RECORDED DATA:
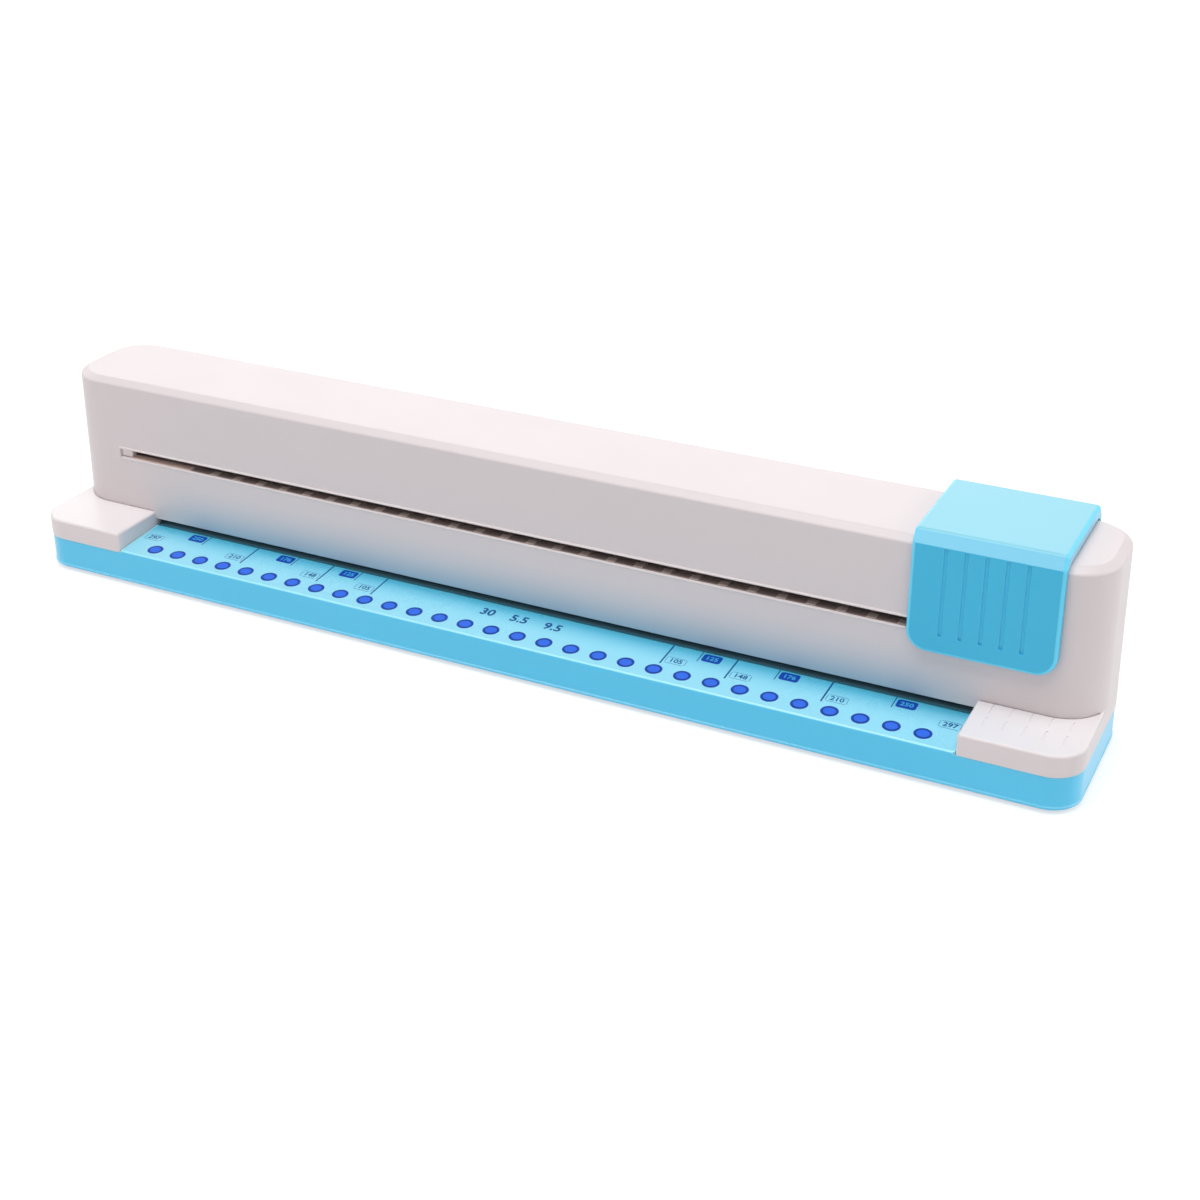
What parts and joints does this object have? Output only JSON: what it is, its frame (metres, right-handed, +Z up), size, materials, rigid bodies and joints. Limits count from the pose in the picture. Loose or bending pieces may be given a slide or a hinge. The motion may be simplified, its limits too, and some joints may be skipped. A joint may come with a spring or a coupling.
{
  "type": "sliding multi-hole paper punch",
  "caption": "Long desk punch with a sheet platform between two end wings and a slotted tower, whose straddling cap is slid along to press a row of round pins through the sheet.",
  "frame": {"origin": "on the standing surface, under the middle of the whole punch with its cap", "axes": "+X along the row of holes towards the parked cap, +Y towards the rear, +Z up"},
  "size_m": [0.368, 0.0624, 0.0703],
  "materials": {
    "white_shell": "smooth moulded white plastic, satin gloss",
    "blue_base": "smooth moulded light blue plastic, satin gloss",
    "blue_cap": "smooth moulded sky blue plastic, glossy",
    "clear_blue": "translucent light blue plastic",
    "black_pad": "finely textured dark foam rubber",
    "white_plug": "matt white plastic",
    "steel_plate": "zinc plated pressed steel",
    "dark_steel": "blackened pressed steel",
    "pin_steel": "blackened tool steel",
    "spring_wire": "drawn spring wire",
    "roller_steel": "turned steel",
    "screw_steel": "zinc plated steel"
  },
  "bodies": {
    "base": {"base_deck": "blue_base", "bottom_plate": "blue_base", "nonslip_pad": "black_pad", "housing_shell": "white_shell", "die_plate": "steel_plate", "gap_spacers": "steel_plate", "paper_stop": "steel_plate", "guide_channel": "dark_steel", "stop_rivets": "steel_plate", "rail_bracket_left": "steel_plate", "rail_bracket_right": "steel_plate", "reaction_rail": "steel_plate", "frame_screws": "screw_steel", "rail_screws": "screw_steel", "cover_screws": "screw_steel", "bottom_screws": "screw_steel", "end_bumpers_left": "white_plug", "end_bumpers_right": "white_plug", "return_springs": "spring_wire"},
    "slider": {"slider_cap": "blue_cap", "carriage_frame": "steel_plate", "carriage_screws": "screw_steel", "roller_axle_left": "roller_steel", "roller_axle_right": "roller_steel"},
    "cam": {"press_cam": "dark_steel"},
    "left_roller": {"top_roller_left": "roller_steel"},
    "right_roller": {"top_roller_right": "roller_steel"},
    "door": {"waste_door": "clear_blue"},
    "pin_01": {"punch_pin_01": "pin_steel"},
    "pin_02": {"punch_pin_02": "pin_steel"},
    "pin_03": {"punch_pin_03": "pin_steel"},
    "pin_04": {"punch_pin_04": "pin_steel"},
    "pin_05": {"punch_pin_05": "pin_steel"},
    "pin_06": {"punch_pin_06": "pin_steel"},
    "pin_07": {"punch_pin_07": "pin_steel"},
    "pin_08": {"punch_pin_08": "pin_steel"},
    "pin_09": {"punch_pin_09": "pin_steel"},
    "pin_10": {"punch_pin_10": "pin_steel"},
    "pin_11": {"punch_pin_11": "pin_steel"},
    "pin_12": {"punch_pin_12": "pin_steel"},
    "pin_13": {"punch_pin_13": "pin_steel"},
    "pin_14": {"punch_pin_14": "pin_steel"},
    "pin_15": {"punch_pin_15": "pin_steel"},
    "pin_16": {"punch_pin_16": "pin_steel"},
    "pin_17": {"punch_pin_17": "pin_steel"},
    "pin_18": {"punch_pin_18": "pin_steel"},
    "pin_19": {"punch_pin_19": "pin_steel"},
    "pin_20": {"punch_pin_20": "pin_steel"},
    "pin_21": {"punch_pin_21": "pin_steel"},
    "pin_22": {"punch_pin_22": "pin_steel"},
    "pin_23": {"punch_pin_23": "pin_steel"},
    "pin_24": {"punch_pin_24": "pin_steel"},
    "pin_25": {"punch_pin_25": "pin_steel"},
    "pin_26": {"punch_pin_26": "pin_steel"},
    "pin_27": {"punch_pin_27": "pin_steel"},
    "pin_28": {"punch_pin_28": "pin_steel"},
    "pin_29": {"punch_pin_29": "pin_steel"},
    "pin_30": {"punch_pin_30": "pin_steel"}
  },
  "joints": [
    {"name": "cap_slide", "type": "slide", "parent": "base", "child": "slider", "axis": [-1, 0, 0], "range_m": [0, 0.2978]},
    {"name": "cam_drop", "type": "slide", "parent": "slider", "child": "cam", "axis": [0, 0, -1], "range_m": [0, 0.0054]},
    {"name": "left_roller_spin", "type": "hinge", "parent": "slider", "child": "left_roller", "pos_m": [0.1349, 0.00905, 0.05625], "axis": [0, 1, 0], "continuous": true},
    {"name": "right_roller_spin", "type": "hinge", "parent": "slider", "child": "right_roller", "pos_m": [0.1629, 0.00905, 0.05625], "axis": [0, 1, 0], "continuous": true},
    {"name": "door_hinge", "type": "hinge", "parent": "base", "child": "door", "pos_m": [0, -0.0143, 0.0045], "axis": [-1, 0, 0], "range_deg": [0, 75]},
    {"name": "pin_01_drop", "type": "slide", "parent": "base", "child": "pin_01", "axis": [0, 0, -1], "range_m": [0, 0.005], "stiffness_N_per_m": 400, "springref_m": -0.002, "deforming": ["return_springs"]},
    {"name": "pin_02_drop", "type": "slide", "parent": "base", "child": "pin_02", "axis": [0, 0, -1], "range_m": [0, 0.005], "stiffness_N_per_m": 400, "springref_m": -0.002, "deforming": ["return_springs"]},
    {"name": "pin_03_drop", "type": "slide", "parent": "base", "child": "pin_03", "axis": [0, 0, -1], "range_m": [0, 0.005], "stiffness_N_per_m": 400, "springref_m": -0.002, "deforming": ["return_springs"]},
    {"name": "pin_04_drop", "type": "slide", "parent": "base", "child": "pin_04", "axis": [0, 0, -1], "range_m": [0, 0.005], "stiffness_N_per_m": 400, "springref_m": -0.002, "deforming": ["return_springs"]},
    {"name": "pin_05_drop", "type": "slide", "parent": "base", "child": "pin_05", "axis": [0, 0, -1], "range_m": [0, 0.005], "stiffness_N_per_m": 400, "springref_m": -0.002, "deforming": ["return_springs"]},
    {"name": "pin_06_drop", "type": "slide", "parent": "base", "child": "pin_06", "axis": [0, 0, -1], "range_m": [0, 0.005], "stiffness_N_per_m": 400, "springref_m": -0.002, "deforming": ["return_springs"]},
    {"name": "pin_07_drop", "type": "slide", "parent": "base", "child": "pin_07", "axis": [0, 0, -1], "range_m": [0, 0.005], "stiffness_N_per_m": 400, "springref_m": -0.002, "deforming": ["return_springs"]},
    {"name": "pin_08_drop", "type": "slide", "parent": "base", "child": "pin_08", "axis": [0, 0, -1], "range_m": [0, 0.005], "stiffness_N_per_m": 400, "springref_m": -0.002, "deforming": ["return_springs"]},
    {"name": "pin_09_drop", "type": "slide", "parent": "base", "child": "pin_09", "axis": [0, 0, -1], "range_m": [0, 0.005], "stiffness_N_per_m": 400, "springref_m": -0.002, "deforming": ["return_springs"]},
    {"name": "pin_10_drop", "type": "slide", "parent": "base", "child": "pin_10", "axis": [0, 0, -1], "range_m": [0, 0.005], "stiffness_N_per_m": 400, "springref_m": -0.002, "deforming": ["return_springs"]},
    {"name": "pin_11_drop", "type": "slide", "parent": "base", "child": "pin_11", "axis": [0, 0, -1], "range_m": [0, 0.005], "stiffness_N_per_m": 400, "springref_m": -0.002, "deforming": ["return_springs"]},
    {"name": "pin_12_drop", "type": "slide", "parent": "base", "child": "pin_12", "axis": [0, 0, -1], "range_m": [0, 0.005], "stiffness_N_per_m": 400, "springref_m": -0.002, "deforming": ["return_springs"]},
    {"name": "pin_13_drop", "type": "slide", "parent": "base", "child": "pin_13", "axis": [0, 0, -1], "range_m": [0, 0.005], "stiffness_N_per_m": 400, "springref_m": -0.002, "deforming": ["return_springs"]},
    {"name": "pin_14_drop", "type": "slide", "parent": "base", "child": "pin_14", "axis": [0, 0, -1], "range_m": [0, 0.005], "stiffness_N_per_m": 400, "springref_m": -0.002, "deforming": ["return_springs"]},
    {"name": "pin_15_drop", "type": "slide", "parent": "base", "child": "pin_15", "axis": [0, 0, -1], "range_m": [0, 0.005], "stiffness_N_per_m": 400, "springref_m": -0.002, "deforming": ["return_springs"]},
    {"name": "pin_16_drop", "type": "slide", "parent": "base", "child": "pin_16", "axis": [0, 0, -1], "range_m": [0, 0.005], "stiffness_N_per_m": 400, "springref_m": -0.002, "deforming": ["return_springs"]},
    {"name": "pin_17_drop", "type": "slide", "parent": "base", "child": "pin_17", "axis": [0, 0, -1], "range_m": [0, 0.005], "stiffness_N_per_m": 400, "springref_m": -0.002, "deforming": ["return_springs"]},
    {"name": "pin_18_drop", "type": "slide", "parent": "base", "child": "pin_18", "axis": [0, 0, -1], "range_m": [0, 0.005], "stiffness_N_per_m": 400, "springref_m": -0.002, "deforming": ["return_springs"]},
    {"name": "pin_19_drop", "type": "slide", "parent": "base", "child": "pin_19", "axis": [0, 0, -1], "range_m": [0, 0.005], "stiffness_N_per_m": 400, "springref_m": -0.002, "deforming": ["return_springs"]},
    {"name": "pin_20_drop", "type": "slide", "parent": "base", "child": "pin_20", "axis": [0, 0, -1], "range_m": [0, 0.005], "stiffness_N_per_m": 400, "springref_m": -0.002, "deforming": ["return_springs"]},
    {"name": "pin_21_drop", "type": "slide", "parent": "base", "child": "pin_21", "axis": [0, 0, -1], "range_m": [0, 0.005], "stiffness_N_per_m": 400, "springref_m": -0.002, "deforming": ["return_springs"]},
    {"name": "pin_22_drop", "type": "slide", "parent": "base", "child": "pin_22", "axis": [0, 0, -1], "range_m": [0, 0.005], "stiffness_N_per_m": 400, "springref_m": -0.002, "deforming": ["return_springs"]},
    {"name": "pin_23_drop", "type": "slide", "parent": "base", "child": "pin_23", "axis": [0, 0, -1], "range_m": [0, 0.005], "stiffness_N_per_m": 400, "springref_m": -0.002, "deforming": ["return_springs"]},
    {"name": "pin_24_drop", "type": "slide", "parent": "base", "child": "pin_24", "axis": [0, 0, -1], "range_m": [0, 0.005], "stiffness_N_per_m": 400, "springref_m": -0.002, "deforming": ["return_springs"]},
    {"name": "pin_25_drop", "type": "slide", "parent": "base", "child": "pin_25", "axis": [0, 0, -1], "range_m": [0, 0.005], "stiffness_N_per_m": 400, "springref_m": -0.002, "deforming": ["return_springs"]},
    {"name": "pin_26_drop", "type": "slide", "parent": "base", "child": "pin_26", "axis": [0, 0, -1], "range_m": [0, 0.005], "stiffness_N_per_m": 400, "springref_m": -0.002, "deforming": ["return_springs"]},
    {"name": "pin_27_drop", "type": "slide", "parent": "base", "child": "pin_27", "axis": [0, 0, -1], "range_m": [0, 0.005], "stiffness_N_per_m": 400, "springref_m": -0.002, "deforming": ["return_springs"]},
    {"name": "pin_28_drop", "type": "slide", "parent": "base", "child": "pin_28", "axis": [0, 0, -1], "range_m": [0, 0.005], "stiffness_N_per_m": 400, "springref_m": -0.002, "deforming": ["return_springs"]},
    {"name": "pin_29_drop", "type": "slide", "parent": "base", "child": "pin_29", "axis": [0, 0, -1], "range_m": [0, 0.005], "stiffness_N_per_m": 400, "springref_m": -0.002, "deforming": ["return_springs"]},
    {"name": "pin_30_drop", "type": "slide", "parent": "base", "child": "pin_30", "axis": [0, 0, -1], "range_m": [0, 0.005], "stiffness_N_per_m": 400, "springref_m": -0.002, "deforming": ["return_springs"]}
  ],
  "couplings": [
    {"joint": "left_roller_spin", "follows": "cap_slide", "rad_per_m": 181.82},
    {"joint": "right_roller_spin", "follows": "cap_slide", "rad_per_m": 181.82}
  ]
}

GIVEN PROBLEM: Return all lines containing "bodies".

COMPLETE ANSWER:
What parts and joints does this object have? Output only JSON: what it is, its frame (metres, right-handed, +Z up), size, materials, rigid bodies and joints. Limits count from the pose in the picture. Loose or bending pieces may be given a slide or a hinge. The motion may be simplified, its limits too, and some joints may be skipped. A joint may come with a spring or a coupling.
  "bodies": {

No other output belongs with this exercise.